Difficulty spikes pretty hard around "The Ravine"--I died there like five times before realizing I needed to build towers closer together and not spread resources thin. The game doesn't hold your hand. It just throws harder waves and expects you to redraw your path between attempts. That's the core loop: draw, build, watch, redraw. It's messy and sometimes frustrating, but when a strategy clicks, it's really satisfying. There's no neat wrap-up because the game just keeps throwing new twists at you.

Tips & Tricks

Drawing your path is way more important than you'd think at first. I used to just draw a straight line to the base, but that gets you killed fast. Instead, make the path as long and twisty as possible -- every extra square of movement lets your towers get more shots in before enemies slip through. A mistake I kept making was ignoring early upgrades for the first tower. The starting tower is weak, but spending a little gold to boost its damage or range early can handle the first few waves alone, saving you resources for later. Don't fill every open spot with towers right away.
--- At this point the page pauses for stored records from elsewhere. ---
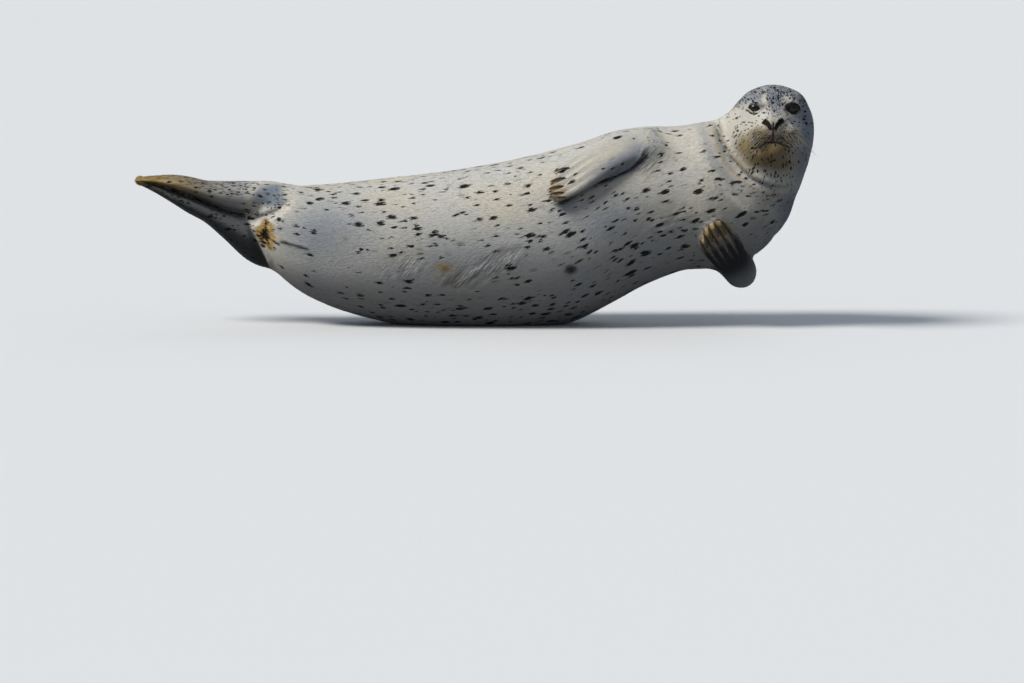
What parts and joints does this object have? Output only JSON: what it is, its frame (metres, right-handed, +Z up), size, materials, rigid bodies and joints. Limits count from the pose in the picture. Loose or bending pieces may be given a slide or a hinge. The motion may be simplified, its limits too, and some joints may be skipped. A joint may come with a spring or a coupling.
{
  "type": "harbor seal",
  "caption": "Life-size harbor seal lying on its left side with head and hind flippers raised, face turned to one side; still display model.",
  "frame": {"origin": "middle of the underside of the model's bounding box, on the floor that it lies on", "axes": "+X from the hind flippers to the head, +Y towards the seal's back, -Y the way its face and belly look, +Z up"},
  "size_m": [1.5926, 0.3906, 0.5674],
  "materials": {
    "coat": "short flat fur, pale silver with dark spots",
    "eye": "wet, glossy, near black",
    "horn": "satin horn of the claws and whiskers"
  },
  "bodies": {
    "root": {"pelvis": "coat", "abdomen": "coat", "thorax": "coat", "neck": "coat", "head": "coat", "fore_flipper_right": "coat", "fore_flipper_left": "coat", "hind_flipper_right": "coat", "hind_flipper_left": "coat", "tail": "coat", "eye_right": "eye", "eye_left": "eye", "claw_fore_right_1": "horn", "claw_fore_right_2": "horn", "claw_fore_right_3": "horn", "claw_fore_right_4": "horn", "claw_fore_right_5": "horn", "claw_fore_left_1": "horn", "claw_fore_left_2": "horn", "claw_fore_left_3": "horn", "claw_fore_left_4": "horn", "claw_fore_left_5": "horn", "claw_hind_right_1": "horn", "claw_hind_right_2": "horn", "claw_hind_right_3": "horn", "claw_hind_right_4": "horn", "claw_hind_right_5": "horn", "claw_hind_left_1": "horn", "claw_hind_left_2": "horn", "claw_hind_left_3": "horn", "claw_hind_left_4": "horn", "claw_hind_left_5": "horn"}
  },
  "joints": []
}
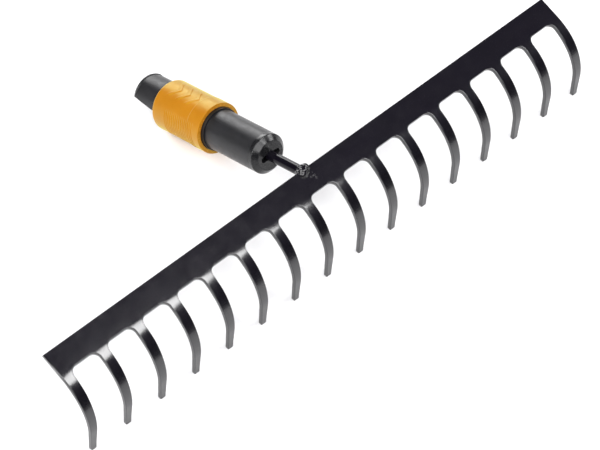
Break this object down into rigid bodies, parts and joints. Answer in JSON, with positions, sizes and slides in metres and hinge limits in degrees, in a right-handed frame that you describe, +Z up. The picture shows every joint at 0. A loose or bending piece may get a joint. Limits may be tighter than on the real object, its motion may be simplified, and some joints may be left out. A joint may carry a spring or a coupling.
{
  "type": "garden rake head",
  "caption": "Steel soil rake head with curved tines on a stamped bar, and a moulded socket with a sprung lock sleeve that takes a push-in handle.",
  "frame": {"origin": "on the ground, under the middle of the overall box, with the head lying on its tine tips and the rear rim of its lock sleeve", "axes": "+X across the rake along its bar, +Y from the tines towards the mouth of the handle socket, +Z up"},
  "size_m": [0.418, 0.1852, 0.0607],
  "materials": {
    "plate_steel": "black stoved enamel, satin gloss",
    "tang_steel": "black stoved enamel, satin gloss",
    "weld": "black enamel over a rough weld",
    "cap_plastic": "moulded, satin",
    "body_plastic": "moulded, fine matt texture",
    "zinc_steel": "zinc plated",
    "sleeve_plastic": "moulded, orange",
    "bush_plastic": "moulded, slippery",
    "spring_steel": "oiled spring steel",
    "pin_steel": "ground"
  },
  "bodies": {
    "head": {"rake_plate": "plate_steel", "tang_rod": "tang_steel", "weld_bead": "weld", "front_cap": "cap_plastic", "socket_body": "body_plastic", "tang_washer": "zinc_steel", "tang_nut": "zinc_steel", "socket_floor": "cap_plastic", "stop_ring": "spring_steel", "return_spring": "spring_steel"},
    "sleeve": {"lock_sleeve": "sleeve_plastic", "sleeve_bush": "bush_plastic"},
    "pin_left": {"lock_pin_left": "pin_steel"},
    "pin_right": {"lock_pin_right": "pin_steel"}
  },
  "joints": [
    {"name": "sleeve_slide", "type": "slide", "parent": "head", "child": "sleeve", "axis": [0, -0.953, 0.3029], "range_m": [0, 0.008], "stiffness_N_per_m": 900, "springref_m": -0.004, "deforming": ["return_spring"]},
    {"name": "pin_left_slide", "type": "slide", "parent": "head", "child": "pin_left", "axis": [-1, 0, 0], "range_m": [0, 0.0016]},
    {"name": "pin_right_slide", "type": "slide", "parent": "head", "child": "pin_right", "axis": [1, 0, 0], "range_m": [0, 0.0016]}
  ],
  "couplings": [
    {"joint": "pin_left_slide", "follows": "sleeve_slide", "ratio": 0.2},
    {"joint": "pin_right_slide", "follows": "sleeve_slide", "ratio": 0.2}
  ]
}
Place them strategically along the bends of your path where enemies bunch up -- towers at the start of a curve hit multiple targets at once. Resource management is brutal around wave 5-7 if you've been spending everything. I learned to keep a small reserve for emergency upgrades when a tough enemy type shows up, like those fast wolves that outrun your basic towers. Another thing: the environment changes between levels, but some maps have hidden spots where towers can hit two path segments at once. Look for narrow corridors or central islands -- placing a tower there feels broken once you spot it. Finally, don't stress about perfecting your path on the first try. You can redraw it between waves without losing everything, so experiment with different layouts. One bad path cost me a run at level 3, and I didn't realize I could adjust it mid-game.